[SOURCE MATERIAL]

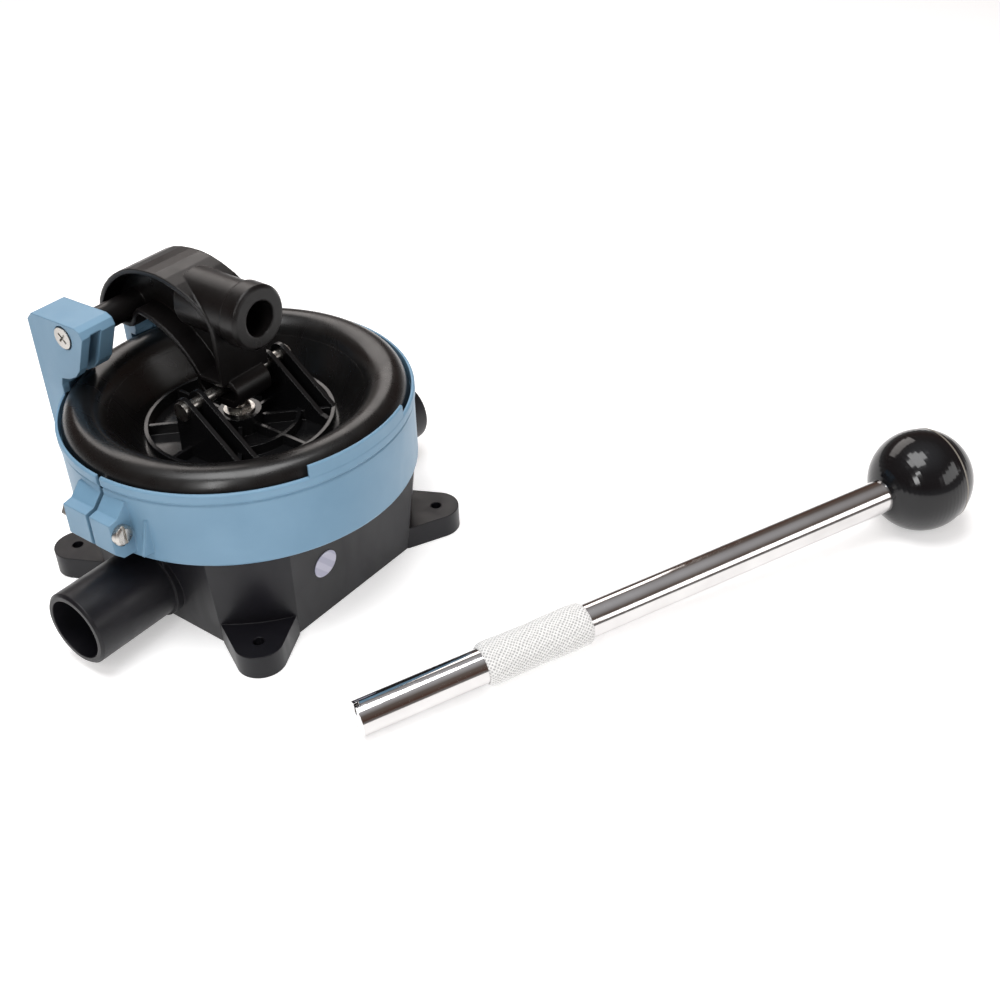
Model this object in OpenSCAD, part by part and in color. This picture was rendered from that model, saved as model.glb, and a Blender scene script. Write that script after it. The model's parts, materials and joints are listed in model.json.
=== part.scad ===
/* [Pump body] */
// Distance between mounting holes, along both sides of the square base
hole_spacing = 132; // [126:1:138]
// Radius of each mounting hole
hole_r = 2.75; // [2.25:0.25:3.25]
// Half the width of the square lower body
body_half = 66.5; // [65:0.5:68]
// Radius of the round body that cuts the square's corners off
body_r = 79; // [78:0.5:79]
// Height of the mounting feet
foot_h = 12.5; // [10:0.5:16]
// Outer radius of the inlet and outlet hose tails
tail_r = 19; // [18:0.5:19]
// Bore radius of the hose tails
tail_bore_r = 15.6; // [14:0.1:16]
// Distance from the pump's centre to the mouth of each hose tail
tail_reach = 118; // [105:1:130]
// Height of the hose tails' axis above the base
tail_z = 24; // [24:0.5:26]

/* [Clamp ring] */
// Height of the ring's lower edge
ring_z0 = 53; // [50:0.5:55]
// Height of the ring's upper lip
ring_z1 = 93; // [92.5:0.5:94]
// Outer radius of the ring's lip
ring_r = 87.3; // [87:0.1:90]
// Height that the front guard stands above the lip
guard_h = 6; // [3:0.5:8]
// Distance from the centre plane to the outer face of the wide pivot post
post_x = 49; // [48:0.5:51]

/* [Lever] */
// Distance of the pivot axis behind the pump's centre
pivot_y = 60; // [59.5:0.5:60.5]
// Height of the pivot axis
pivot_z = 128; // [127.5:0.5:128.5]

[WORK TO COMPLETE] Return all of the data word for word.

[OUTPUT FOR THIS TASK]
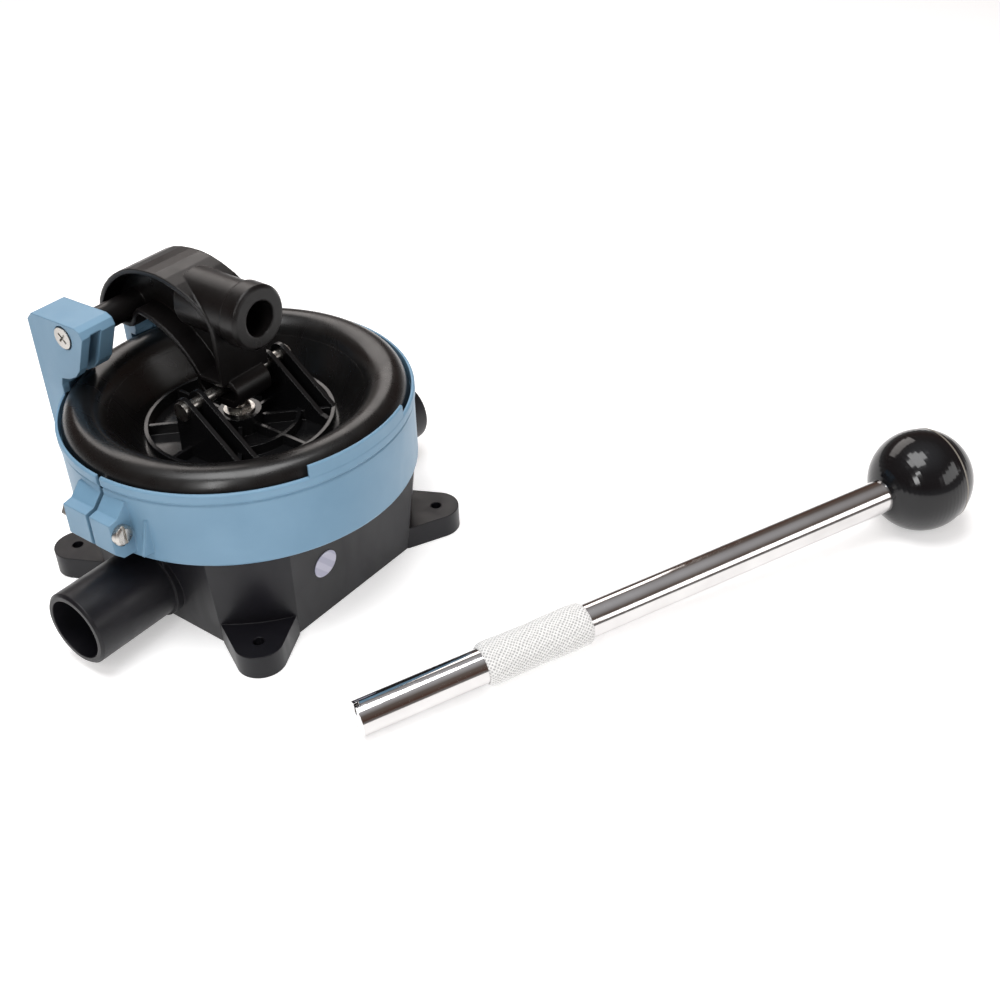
Model this object in OpenSCAD, part by part and in color. This picture was rendered from that model, saved as model.glb, and a Blender scene script. Write that script after it. The model's parts, materials and joints are listed in model.json.
=== part.scad ===
/* [Pump body] */
// Distance between mounting holes, along both sides of the square base
hole_spacing = 132; // [126:1:138]
// Radius of each mounting hole
hole_r = 2.75; // [2.25:0.25:3.25]
// Half the width of the square lower body
body_half = 66.5; // [65:0.5:68]
// Radius of the round body that cuts the square's corners off
body_r = 79; // [78:0.5:79]
// Height of the mounting feet
foot_h = 12.5; // [10:0.5:16]
// Outer radius of the inlet and outlet hose tails
tail_r = 19; // [18:0.5:19]
// Bore radius of the hose tails
tail_bore_r = 15.6; // [14:0.1:16]
// Distance from the pump's centre to the mouth of each hose tail
tail_reach = 118; // [105:1:130]
// Height of the hose tails' axis above the base
tail_z = 24; // [24:0.5:26]

/* [Clamp ring] */
// Height of the ring's lower edge
ring_z0 = 53; // [50:0.5:55]
// Height of the ring's upper lip
ring_z1 = 93; // [92.5:0.5:94]
// Outer radius of the ring's lip
ring_r = 87.3; // [87:0.1:90]
// Height that the front guard stands above the lip
guard_h = 6; // [3:0.5:8]
// Distance from the centre plane to the outer face of the wide pivot post
post_x = 49; // [48:0.5:51]

/* [Lever] */
// Distance of the pivot axis behind the pump's centre
pivot_y = 60; // [59.5:0.5:60.5]
// Height of the pivot axis
pivot_z = 128; // [127.5:0.5:128.5]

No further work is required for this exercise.